_COLLECTED MATERIAL_
** begin **

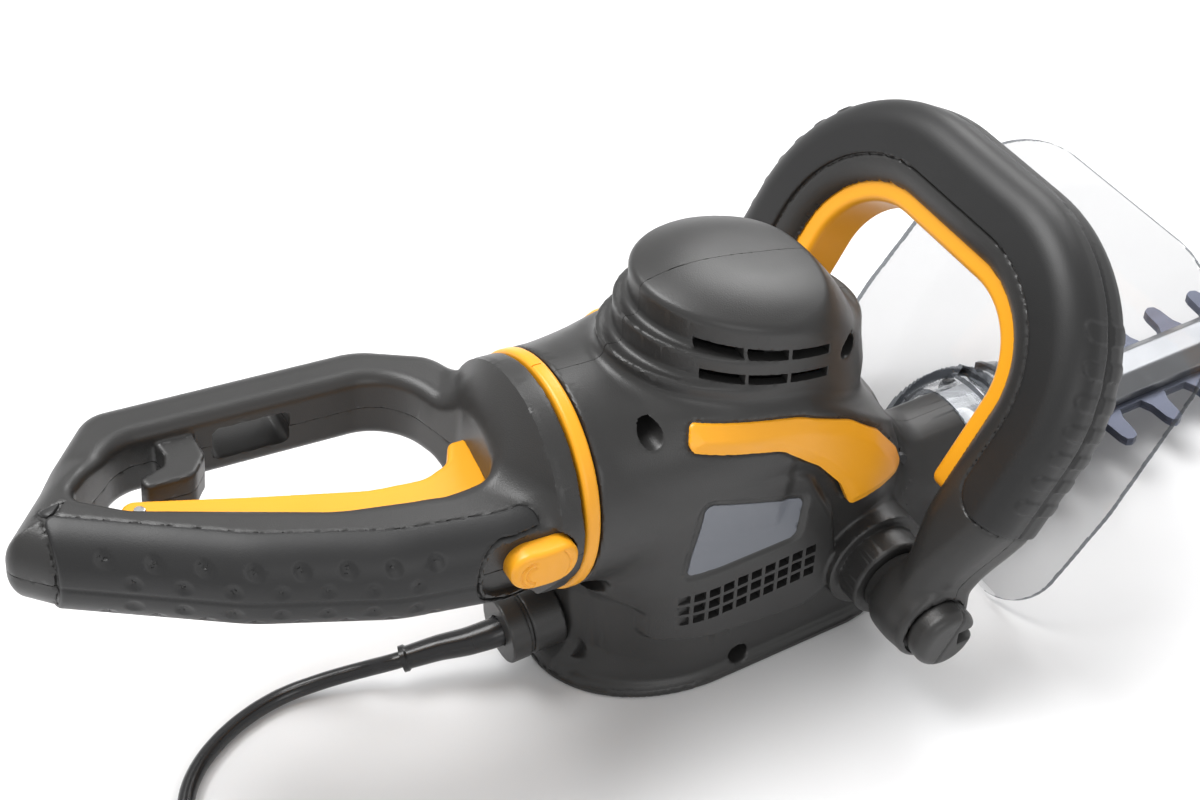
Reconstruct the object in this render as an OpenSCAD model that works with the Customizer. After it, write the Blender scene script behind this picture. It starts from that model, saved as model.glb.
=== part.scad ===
// Mains hedge trimmer with a swivelling rear handle, a loop front handle and a clear hand guard.
// Millimetres. X points forward along the blades, Y to the left, Z up.
// The origin is on the flat underside of the housing, straight below the motor shaft.

/* [Housing] */
// Half of the width of the housing
body_half = 45; // [44:1:48]
// Wall thickness of the plastic shells
wall = 2.6; // [2.2:0.2:3]
// Half the length of the oval motor dome
dome_a = 46.5; // [46:0.5:47]
// Half the width of the oval motor dome
dome_b = 36.5; // [36:0.5:37.5]
// Radius of the gear neck that carries the guard
neck_r = 29; // [28.5:0.5:30]

/* [Rear handle] */
// Height of the swivel axis where it crosses the yellow ring
swivel_z = 105; // [104:0.5:106]
// Angle by which the swivel axis rises towards the rear
swivel_tilt = 7; // [6.5:0.5:7.5]
// Outer radius of the yellow swivel ring
ring_r = 44.5; // [44:0.5:46]
// Half of the thickness of the rear handle at the grip
grip_half = 18; // [18:0.5:20]
// Half of the thickness of the rear handle at the hand bar
bar_half = 14.5; // [13:0.5:15]

/* [Front handle] */
// Angle by which the front handle leans forward
handle_lean = 30.5; // [30:0.5:31]
// Half of the width of the handle's bar, across the loop
tube_r = 17; // [16:0.5:17.5]
// Distance from the middle of the machine to the centre of a handle leg
leg_y = 77; // [76:1:80]
// Length from the floor, along the lean, to the centre of the top of the loop
loop_top = 183; // [181:1:188]

/* [Guard] */
// Angle by which the clear guard leans forward
guard_lean = 35.5; // [34:0.5:37]
// Thickness of the clear sheet
guard_t = 3; // [2.5:0.5:3.5]

/* [Blades] */
// Distance from one tooth to the next
pitch = 25; // [24:0.5:26]
// Teeth along one side of a blade
teeth = 24; // [16:1:25]
// Distance from the middle of the blade to a tooth's tip
tooth_reach = 32; // [30:0.5:34]
// Thickness of one blade
blade_t = 2; // [1.8:0.1:2]
// Travel of each blade to either side of its middle
blade_throw = 6.2; // [5:0.1:6.3]

/* [Motor] */
// Radius of the stator
stator_r = 36; // [34:0.5:36.5]
// Radius of the cooling fan
fan_r = 33; // [30:0.5:34]

/* [Cord] */
// Diameter of the mains cord
cord_d = 6.5; // [6:0.5:7]

/* [Hidden] */

$fn = 64;
far = 400;
seam = 0.05;

plastic = [0.22, 0.22, 0.23];
rubber = [0.10, 0.10, 0.11];
amber = [0.93, 0.62, 0.08];
clear = [0.85, 0.9, 0.92, 0.35];
steel = [0.62, 0.63, 0.65];
dark_steel = [0.16, 0.17, 0.20];
copper = [0.72, 0.42, 0.22];
alloy = [0.72, 0.73, 0.74];
black = [0.07, 0.07, 0.07];
slate = [0.35, 0.36, 0.40];

// Origins of the leaning frames of the rear handle, the front handle and the guard
swivel_x = -87;
handle_x = 16;
guard_x = 86;
hub_s = 43;
hub_x = handle_x + hub_s * sin(handle_lean);
hub_z = hub_s * cos(handle_lean);

// The blade stack, from below: lower blade, upper blade, guide bar
lower_z = 17;
upper_z = lower_z + blade_t + 0.2;
bar_z = upper_z + blade_t + 0.2;
bar_h = 9.5;
bar_half_w = 12.5;
bar_start = 72;
bar_end = 765;
first_tooth = 160;
blade_half_w = 15;
shank_half_w = 11;
blade_end = first_tooth + pitch * teeth - 10;
screw_xs = [for (i = [0:7]) 190 + 75 * i];

// Gear train: a pinion on the motor shaft drives a wheel with two opposed eccentrics
gear_module = 1;
pinion_teeth = 10;
wheel_teeth = 50;
gear_x = gear_module * (pinion_teeth + wheel_teeth) / 2;
gear_z = 33;
gear_h = 8;
gear_shaft_r = 5;
eccentric_r = 8;
yoke_x = eccentric_r + 2 * blade_throw + 0.4;
yoke_y = eccentric_r + blade_throw + 0.4;
yoke_rim = 3.6;

// Gear case
case_r = gear_module * wheel_teeth / 2 + 3.2;
case_wall = 3;
case_z0 = 10;
case_top = 48;
boss_top = 55;
chamber_x = yoke_x + yoke_rim + blade_throw + 1;
chamber_y = yoke_y + yoke_rim + 1;
nose_half = 19;
nose_end = 144;
nose_top = 36;

// Dome
dome_x = 2.5;
dome_rim = 161.7;
dome_tilt = 14.6;
dome_crown = 8;
cap_r = 123;

// Motor
shaft_r = 4;
bearing_z = 46.5;
bearing_h = 7;
bearing_r = 11;
fan_z = 60;
stator_z0 = 80;
stator_z1 = 118;
commutator_z = 122;
bracket_z = 135.5;
bracket_r = 31;
top_bearing_z = 150;
top_bearing_r = 9.5;

// ---------------------------------------------------------------- helpers

module swivel_frame() {
    translate([swivel_x, 0, swivel_z]) rotate([0, swivel_tilt, 0]) children();
}

module handle_frame() {
    translate([handle_x, 0, 0]) rotate([0, handle_lean, 0]) children();
}

module guard_frame() {
    translate([guard_x, 0, 0]) rotate([0, guard_lean, 0]) children();
}

// side is -1 for the right of the machine and 1 for the left
module on_side(side) {
    if (side < 0) mirror([0, 1, 0]) children();
    else children();
}

module both_sides() {
    children();
    mirror([0, 1, 0]) children();
}

module rod_x(r, x0, x1) {
    translate([x0, 0, 0]) rotate([0, 90, 0]) cylinder(h = x1 - x0, r = r);
}

module rod_y(r, y0, y1) {
    translate([0, y0, 0]) rotate([-90, 0, 0]) cylinder(h = y1 - y0, r = r);
}

module rod_z(r, z0, z1) {
    translate([0, 0, z0]) cylinder(h = z1 - z0, r = r);
}

module box(x0, x1, y0, y1, z0, z1) {
    translate([x0, y0, z0]) cube([x1 - x0, y1 - y0, z1 - z0]);
}

// A flat outline in the XZ plane, from y0 to y1
module slab_y(y0, y1) {
    translate([0, y1, 0]) rotate([90, 0, 0]) linear_extrude(height = y1 - y0) children();
}

// A flat outline in the YZ plane, from x0 to x1
module slab_x(x0, x1) {
    translate([x0, 0, 0]) rotate([90, 0, 90]) linear_extrude(height = x1 - x0) children();
}

function unit(v) = v / norm(v);

function xy(p) = [p[0], p[1]];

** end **

_WRITTEN PROBLEM_
Return exactly the leading lines of the listing, stopping after the line in which "neck_r = 29; // [28.5:0.5:30]" occurs.

_SOLUTION BELOW_
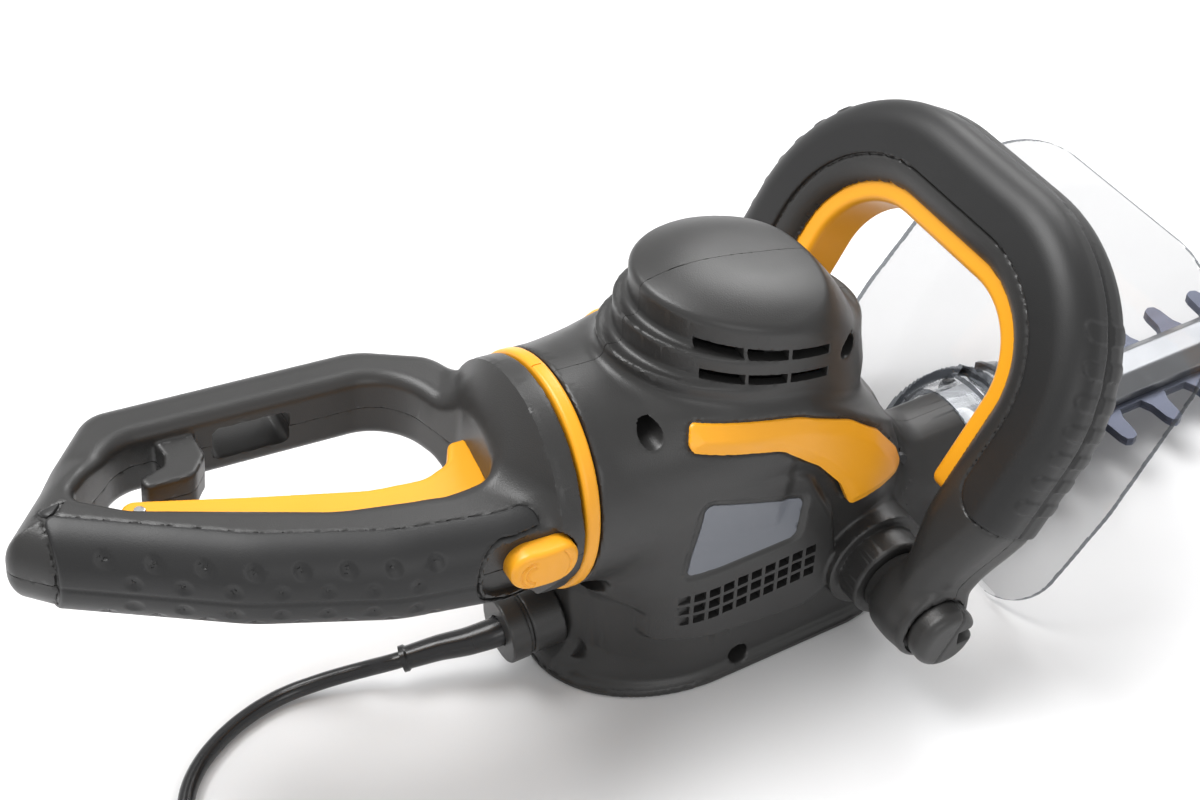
Reconstruct the object in this render as an OpenSCAD model that works with the Customizer. After it, write the Blender scene script behind this picture. It starts from that model, saved as model.glb.
=== part.scad ===
// Mains hedge trimmer with a swivelling rear handle, a loop front handle and a clear hand guard.
// Millimetres. X points forward along the blades, Y to the left, Z up.
// The origin is on the flat underside of the housing, straight below the motor shaft.

/* [Housing] */
// Half of the width of the housing
body_half = 45; // [44:1:48]
// Wall thickness of the plastic shells
wall = 2.6; // [2.2:0.2:3]
// Half the length of the oval motor dome
dome_a = 46.5; // [46:0.5:47]
// Half the width of the oval motor dome
dome_b = 36.5; // [36:0.5:37.5]
// Radius of the gear neck that carries the guard
neck_r = 29; // [28.5:0.5:30]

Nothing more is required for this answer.